4 stars for this excellent, emotionally driven look at the effects of systemic poverty, that is also an unflinching account of the writer’s difficult childhood. There is a sense that Darren McGarvey’s views are evolving even during the writing of Poverty Safari, which adds to its urgency and means that there are contradictions through the text. Anger, resentment, compassion, care, wit and a blistering honesty fire up and propel the narrative, wrenching similar emotions from the reader.
How to feel about a book that talks about the need to examine and challenge our dearly-held assumptions on politics and those seen as ‘other’ yet excoriates ‘these types'(ch 20) whether those allegedly living in ‘a parallel reality where ‘twibbons’, safety-pins, free-hugs, Huffington Post think-pieces, Tumblr blogs and gender-neutral gingerbread products are all that’s needed to resolve a crisis’ (ch 21) or ‘one hyperventilating Guardian subscriber after the other’ (ch 21)? How to feel when McGarvey discusses within the book’s introduction the ‘endurance test’ of reading for enjoyment and his tactic of reading ‘bite-size portions to feign that I had read the book in its entirety’ yet his chapter headings are deliberately chosen from literature (Wuthering Heights, The Naked Ape etc)? I felt disorientated, infuriated and invigorated.

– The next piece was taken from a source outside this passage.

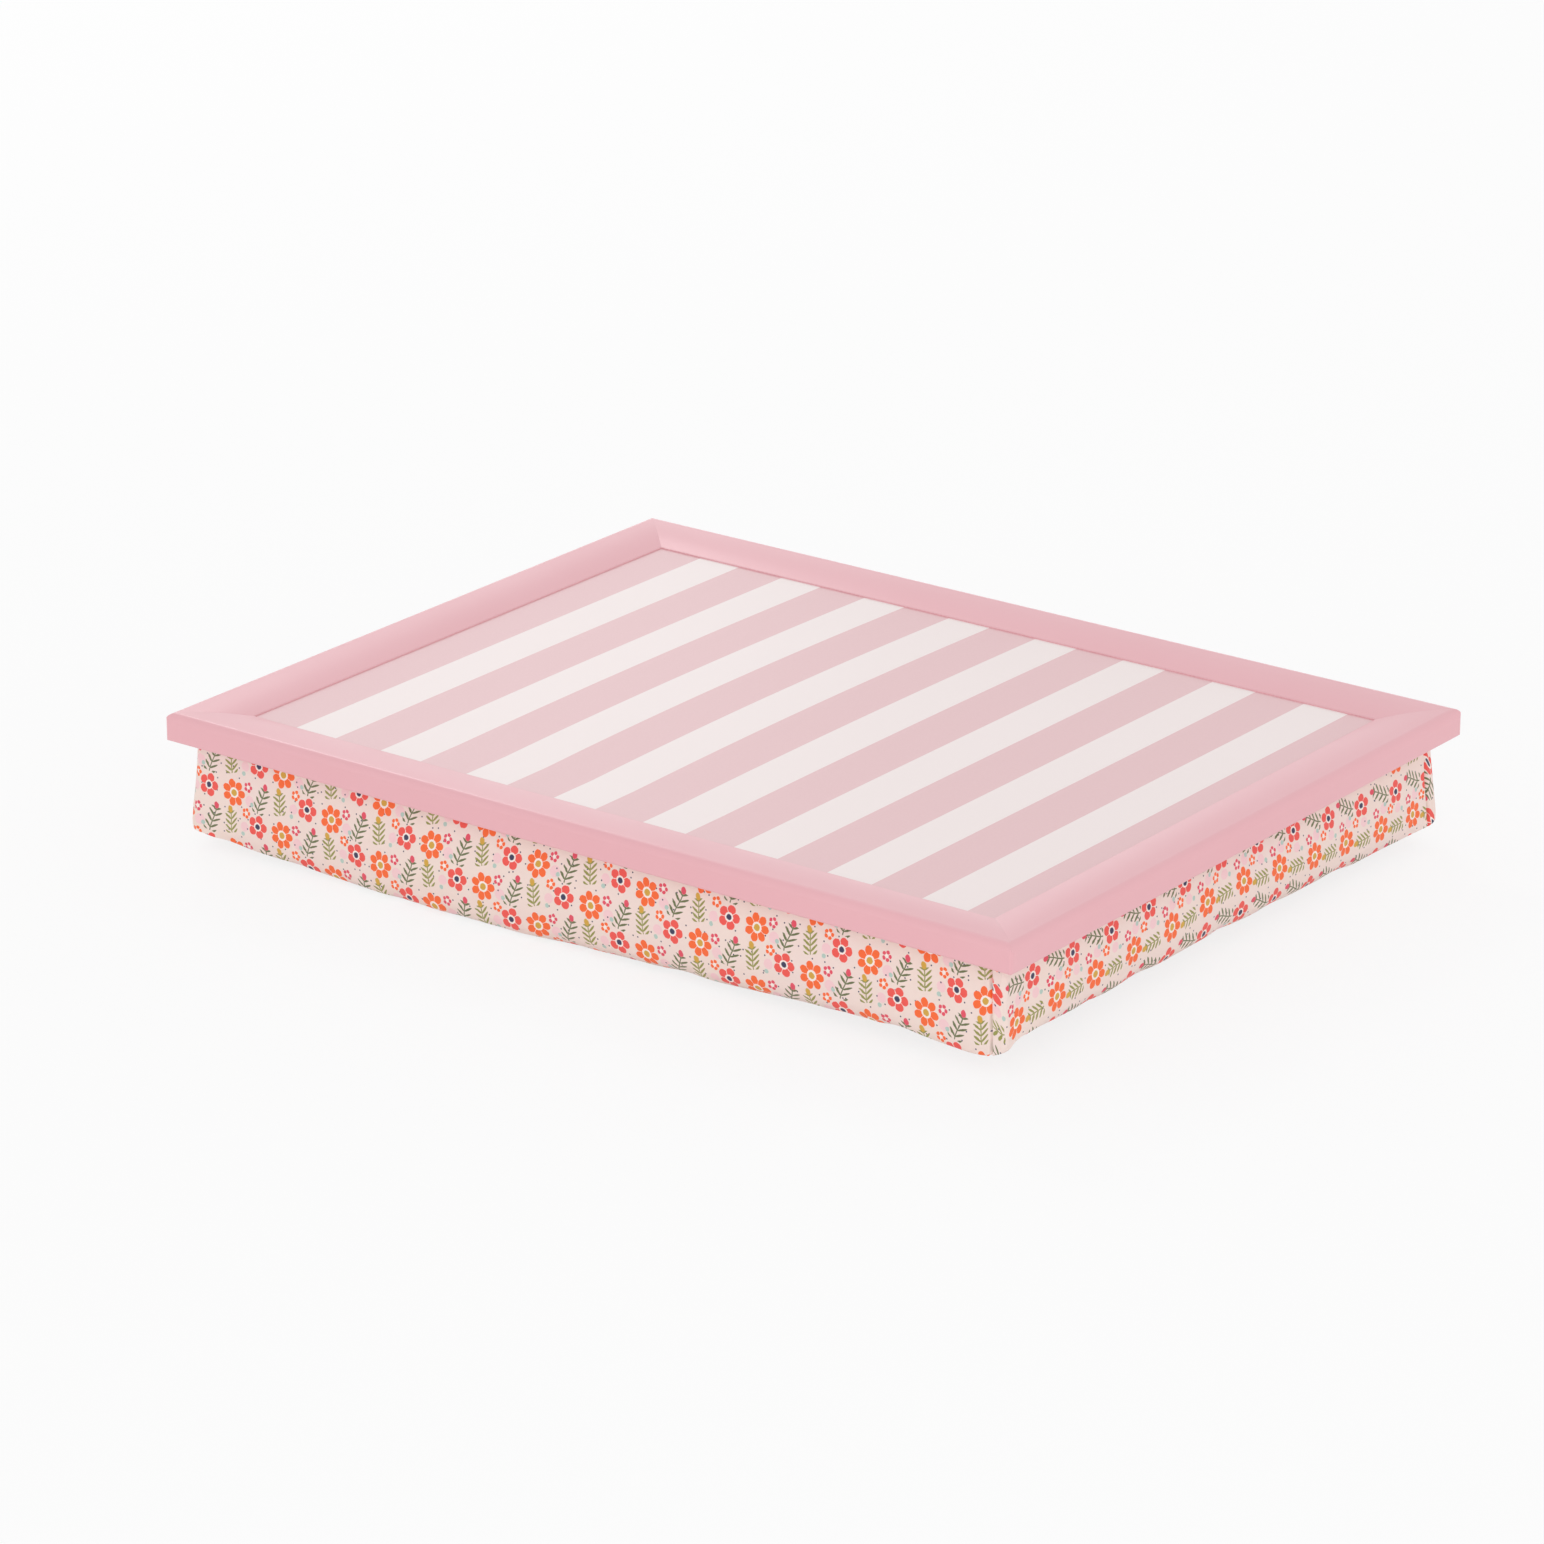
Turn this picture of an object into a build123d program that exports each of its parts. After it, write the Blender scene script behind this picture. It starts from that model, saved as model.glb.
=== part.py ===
from build123d import *
import os
from math import cos, pi, radians, sin, sqrt

# Lap tray on a bead-filled cushion. X is the tray's long side, Y its short side,
# and the cushion's flat underside stands on Z = 0. Lengths are in millimetres.

# Overall size of the frame
tray_length = 440
tray_width = 338

# Section of the frame moulding, seen end on: how wide, how high, and its rounds
rail_width = 27
rail_height = 12.35
shoulder_radius = 3.6
foot_radius = 1.0
lip_height = 0.6
lip_radius = 0.4
frame_corner_radius = 1.5

# Tray board: a core with a printed sheet above and a balancing sheet below
surface_height = 8.5
core_thickness = 3.0
sheet_thickness = 0.3
board_rebate = 6.5
board_clearance = 0.5

# Base board that carries the cushion, and the lower rebate that takes it
base_thickness = 2.5
cushion_inset = 9.2
seat_clearance = 0.3

# Cushion: how deep it hangs below the frame, and how its edges turn under
edge_depth = 45.5
edge_radius = 13
ear_run = 24
side_bulge = 2.4
ear_bulge = 1.2
belly_drop = 3.0
flat_cut = 0.5
dart_radius = 2.0
turn_radius = 12
belly_radius = 42

# Cloth thicknesses, and the slack between one layer of the cushion and the next
cover_thickness = 0.8
bag_thickness = 0.5
layer_slack = 0.3

# Countersunk screws, base board up into the rails
screw_radius = 1.4
screw_head_radius = 2.8
screw_length = 9.0
screw_point = 1.6
screw_tip_radius = 0.3
screw_sides = 8
screw_slot_width = 0.8
screw_slot_depth = 0.7
screw_clearance = 0.15
screw_end_distance = 58
long_screws = 4
short_screws = 3

# V-shaped nails across the mitres
nail_leg = 3.6
nail_thickness = 0.4
nail_height = 6.0

# Flat blades that hold the tray board up in its rebate
blade_length = 12
blade_width = 6
blade_thickness = 0.4
blade_in_wood = 6.5
blade_point = 3.0
long_blades = 3
short_blades = 2

# Staples through the hem into the base board, just inside the rails
staple_width = 10
staple_leg = 2.6
staple_wire = 0.6
staple_margin = 4
hem_margin = 6
long_staples = 7
short_staples = 5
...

I am slightly disappointed in McGarvey’s writing on libraries as I don’t see any signs that he consulted library users or librarians. I wholeheartedly agree with him about the need for quiet spaces – most if not all library services are aware of this problem and are trying to find a solution to balance needs (perhaps advertising ‘quiet times’, although that raises the question of how these are to be enforced, or at least advertising when noisy Bookbug sessions etc will be held). But imagine if Bookbug sessions, reading groups and so on were to be evicted from libraries to community centres. How then do libraries begin to address ‘the fact that less people use libraries’ (ch 22) – how do they encourage people through the door? People who go to a library initially to access a group or session are surely more likely to visit to access other library benefits than those who have no experience of a library. If social groups are to be taboo so that people have a quiet space, how are other users’ needs met? Lonely people who come to the library for a chat, parents with young children who might be noisy – how welcoming a space will they find a library to be in these circumstances? And surely McGarvey at least welcomes the early intervention ethos of free rhyme and reading sessions for babies and toddlers which aim to improve literacy for all, and can see obvious reasons why the library is an ideal location for these?
In contrast, I found myself nodding along to McGarvey’s writing on the bureaucratic hoops local groups must jump through – I would add the example of credit unions, which could once have been run from someone’s kitchen but are now subject to the same legislation as building societies, requiring too much of small groups of local volunteers no matter how dedicated.
I think the length of my review indicates how much Poverty Safari has resonated with me, provoked me and riled me. It is not a perfect read but it is a vital one that demands a response from the reader. I eagerly await Darren McGarvey’s next book.
I received this ebook free from NetGalley in return for an honest review. Publication in the UK by Luath Press, 2 November 2017.